**Input rows:**
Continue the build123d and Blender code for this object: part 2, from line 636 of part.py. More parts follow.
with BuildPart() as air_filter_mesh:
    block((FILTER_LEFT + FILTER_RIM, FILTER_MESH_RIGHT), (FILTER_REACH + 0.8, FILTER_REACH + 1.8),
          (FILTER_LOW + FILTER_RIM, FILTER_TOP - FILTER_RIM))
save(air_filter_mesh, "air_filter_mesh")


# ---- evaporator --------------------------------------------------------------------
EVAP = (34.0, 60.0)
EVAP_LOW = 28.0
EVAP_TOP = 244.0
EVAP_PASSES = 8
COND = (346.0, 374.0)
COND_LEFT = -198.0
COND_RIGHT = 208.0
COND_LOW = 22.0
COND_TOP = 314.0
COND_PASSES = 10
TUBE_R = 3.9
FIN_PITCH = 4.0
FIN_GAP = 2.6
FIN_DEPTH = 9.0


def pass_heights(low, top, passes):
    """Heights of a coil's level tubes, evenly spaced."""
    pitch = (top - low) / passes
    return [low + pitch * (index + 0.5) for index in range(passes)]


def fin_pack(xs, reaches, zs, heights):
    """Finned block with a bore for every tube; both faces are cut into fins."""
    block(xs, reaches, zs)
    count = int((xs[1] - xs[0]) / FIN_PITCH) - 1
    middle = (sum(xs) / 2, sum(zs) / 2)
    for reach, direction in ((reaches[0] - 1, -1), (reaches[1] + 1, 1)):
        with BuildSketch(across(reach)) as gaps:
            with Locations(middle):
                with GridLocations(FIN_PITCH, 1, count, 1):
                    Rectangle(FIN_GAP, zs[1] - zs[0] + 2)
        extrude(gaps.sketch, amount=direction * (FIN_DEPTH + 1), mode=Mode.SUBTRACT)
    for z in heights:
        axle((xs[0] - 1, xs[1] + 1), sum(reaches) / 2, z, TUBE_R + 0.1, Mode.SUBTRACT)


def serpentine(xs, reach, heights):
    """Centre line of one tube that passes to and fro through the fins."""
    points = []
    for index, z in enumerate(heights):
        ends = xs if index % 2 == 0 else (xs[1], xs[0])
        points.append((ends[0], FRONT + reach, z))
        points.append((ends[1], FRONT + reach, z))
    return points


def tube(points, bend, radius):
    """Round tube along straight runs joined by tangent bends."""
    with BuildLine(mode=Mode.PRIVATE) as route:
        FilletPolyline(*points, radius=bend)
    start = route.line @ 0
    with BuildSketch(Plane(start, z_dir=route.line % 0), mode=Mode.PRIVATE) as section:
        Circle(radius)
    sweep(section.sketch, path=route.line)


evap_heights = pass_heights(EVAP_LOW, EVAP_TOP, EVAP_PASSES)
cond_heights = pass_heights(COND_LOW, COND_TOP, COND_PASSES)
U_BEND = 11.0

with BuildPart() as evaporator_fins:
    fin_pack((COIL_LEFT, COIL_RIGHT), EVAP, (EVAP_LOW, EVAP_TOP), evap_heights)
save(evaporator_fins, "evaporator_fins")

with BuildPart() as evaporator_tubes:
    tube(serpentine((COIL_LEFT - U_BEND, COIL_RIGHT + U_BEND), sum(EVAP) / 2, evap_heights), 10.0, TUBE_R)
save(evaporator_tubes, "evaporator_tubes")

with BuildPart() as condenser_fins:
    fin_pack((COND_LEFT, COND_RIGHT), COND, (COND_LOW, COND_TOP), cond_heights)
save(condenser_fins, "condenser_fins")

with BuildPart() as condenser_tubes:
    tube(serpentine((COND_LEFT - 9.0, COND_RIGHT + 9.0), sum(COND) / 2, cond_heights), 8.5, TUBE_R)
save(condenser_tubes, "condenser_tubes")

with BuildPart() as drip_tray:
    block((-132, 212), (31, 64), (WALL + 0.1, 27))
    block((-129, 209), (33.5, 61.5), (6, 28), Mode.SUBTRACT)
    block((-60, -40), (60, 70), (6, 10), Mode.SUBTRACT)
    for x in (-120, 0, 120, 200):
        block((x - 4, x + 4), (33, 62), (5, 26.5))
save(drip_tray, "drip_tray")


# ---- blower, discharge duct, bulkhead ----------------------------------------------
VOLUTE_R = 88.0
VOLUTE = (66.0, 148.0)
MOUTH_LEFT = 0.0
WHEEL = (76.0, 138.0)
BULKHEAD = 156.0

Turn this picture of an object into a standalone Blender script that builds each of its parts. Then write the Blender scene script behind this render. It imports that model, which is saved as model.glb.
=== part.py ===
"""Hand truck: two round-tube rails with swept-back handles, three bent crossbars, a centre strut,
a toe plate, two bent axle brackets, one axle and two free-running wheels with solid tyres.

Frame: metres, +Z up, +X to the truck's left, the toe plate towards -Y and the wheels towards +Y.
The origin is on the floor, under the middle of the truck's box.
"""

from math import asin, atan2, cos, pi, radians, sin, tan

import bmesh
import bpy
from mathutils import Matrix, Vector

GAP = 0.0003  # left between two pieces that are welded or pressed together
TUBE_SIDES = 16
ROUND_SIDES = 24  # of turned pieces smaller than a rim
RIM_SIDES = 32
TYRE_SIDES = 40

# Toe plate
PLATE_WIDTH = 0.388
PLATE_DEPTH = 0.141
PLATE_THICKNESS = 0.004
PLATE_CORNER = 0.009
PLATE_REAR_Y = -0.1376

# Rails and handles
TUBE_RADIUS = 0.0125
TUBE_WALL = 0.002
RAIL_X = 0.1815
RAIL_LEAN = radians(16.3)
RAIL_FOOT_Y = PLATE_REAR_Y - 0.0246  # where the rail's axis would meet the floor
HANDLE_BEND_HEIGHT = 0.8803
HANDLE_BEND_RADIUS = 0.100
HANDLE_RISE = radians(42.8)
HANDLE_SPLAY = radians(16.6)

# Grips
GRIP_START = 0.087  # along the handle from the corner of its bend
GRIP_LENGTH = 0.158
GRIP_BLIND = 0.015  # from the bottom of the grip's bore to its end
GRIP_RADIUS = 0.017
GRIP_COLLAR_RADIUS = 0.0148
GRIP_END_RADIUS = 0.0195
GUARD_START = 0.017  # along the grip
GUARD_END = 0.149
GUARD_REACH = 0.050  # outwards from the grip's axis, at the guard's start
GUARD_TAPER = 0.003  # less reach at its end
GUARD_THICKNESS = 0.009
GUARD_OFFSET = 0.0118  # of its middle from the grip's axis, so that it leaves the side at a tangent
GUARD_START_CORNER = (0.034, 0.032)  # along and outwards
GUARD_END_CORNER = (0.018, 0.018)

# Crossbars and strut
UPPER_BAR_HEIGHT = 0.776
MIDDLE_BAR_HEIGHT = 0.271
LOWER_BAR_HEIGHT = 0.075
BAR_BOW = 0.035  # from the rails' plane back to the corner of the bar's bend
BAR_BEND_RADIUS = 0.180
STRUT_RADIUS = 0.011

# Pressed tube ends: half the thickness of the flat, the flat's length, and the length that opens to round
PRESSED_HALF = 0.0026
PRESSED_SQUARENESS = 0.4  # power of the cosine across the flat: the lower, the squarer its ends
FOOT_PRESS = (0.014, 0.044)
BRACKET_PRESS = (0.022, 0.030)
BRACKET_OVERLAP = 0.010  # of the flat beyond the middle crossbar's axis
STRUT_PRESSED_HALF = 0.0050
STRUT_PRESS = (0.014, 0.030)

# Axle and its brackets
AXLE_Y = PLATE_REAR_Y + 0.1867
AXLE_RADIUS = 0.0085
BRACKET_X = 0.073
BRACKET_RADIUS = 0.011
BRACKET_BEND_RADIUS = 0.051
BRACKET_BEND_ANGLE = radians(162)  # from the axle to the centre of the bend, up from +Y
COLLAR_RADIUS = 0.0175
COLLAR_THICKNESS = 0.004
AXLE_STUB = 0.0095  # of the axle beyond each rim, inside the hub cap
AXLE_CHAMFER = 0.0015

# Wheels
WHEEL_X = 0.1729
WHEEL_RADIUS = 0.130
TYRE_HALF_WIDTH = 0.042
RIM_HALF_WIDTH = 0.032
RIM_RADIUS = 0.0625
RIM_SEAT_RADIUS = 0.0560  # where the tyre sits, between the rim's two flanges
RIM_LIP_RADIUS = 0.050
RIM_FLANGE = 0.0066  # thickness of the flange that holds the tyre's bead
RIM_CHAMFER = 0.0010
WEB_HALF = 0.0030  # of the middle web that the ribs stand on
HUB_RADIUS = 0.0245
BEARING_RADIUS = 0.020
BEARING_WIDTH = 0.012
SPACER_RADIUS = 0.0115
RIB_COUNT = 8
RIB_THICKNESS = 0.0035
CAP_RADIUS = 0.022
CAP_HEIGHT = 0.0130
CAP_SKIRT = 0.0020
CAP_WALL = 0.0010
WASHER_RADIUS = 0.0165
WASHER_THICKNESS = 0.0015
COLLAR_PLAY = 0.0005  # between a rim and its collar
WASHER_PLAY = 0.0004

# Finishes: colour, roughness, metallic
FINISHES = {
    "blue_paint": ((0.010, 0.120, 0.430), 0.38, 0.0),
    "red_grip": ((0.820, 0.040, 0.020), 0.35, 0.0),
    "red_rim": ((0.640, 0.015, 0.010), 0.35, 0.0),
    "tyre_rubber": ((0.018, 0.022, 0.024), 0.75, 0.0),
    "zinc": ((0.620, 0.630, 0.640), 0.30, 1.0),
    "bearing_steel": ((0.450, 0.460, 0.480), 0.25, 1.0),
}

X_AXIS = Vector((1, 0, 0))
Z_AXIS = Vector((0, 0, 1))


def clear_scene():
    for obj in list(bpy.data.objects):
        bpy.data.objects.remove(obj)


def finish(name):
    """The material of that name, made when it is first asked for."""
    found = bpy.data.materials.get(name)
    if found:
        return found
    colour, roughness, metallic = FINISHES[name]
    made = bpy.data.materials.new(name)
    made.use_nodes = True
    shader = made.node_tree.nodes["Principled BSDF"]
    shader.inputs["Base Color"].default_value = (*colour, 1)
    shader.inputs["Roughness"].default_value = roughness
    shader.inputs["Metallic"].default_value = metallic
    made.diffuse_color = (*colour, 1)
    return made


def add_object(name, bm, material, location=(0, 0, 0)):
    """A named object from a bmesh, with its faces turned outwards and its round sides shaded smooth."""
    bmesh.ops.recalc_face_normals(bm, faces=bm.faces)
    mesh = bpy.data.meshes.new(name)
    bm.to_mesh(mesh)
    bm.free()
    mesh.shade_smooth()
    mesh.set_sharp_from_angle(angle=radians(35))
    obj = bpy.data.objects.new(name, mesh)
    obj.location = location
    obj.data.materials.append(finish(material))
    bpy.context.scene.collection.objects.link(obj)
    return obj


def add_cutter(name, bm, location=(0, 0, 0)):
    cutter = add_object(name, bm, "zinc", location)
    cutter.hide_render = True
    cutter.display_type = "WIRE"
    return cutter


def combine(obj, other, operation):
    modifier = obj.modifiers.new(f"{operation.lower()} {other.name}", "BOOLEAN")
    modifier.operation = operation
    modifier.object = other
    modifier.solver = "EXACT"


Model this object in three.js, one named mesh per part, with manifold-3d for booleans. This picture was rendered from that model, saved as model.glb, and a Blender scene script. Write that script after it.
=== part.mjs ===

**Task objective:** Everything from the line that contains "Turn this picture" to the line that contains "PLATE_REAR_Y = -0.1376" must be transcribed exactly, both end lines included.

**Task output:**
Turn this picture of an object into a standalone Blender script that builds each of its parts. Then write the Blender scene script behind this render. It imports that model, which is saved as model.glb.
=== part.py ===
"""Hand truck: two round-tube rails with swept-back handles, three bent crossbars, a centre strut,
a toe plate, two bent axle brackets, one axle and two free-running wheels with solid tyres.

Frame: metres, +Z up, +X to the truck's left, the toe plate towards -Y and the wheels towards +Y.
The origin is on the floor, under the middle of the truck's box.
"""

from math import asin, atan2, cos, pi, radians, sin, tan

import bmesh
import bpy
from mathutils import Matrix, Vector

GAP = 0.0003  # left between two pieces that are welded or pressed together
TUBE_SIDES = 16
ROUND_SIDES = 24  # of turned pieces smaller than a rim
RIM_SIDES = 32
TYRE_SIDES = 40

# Toe plate
PLATE_WIDTH = 0.388
PLATE_DEPTH = 0.141
PLATE_THICKNESS = 0.004
PLATE_CORNER = 0.009
PLATE_REAR_Y = -0.1376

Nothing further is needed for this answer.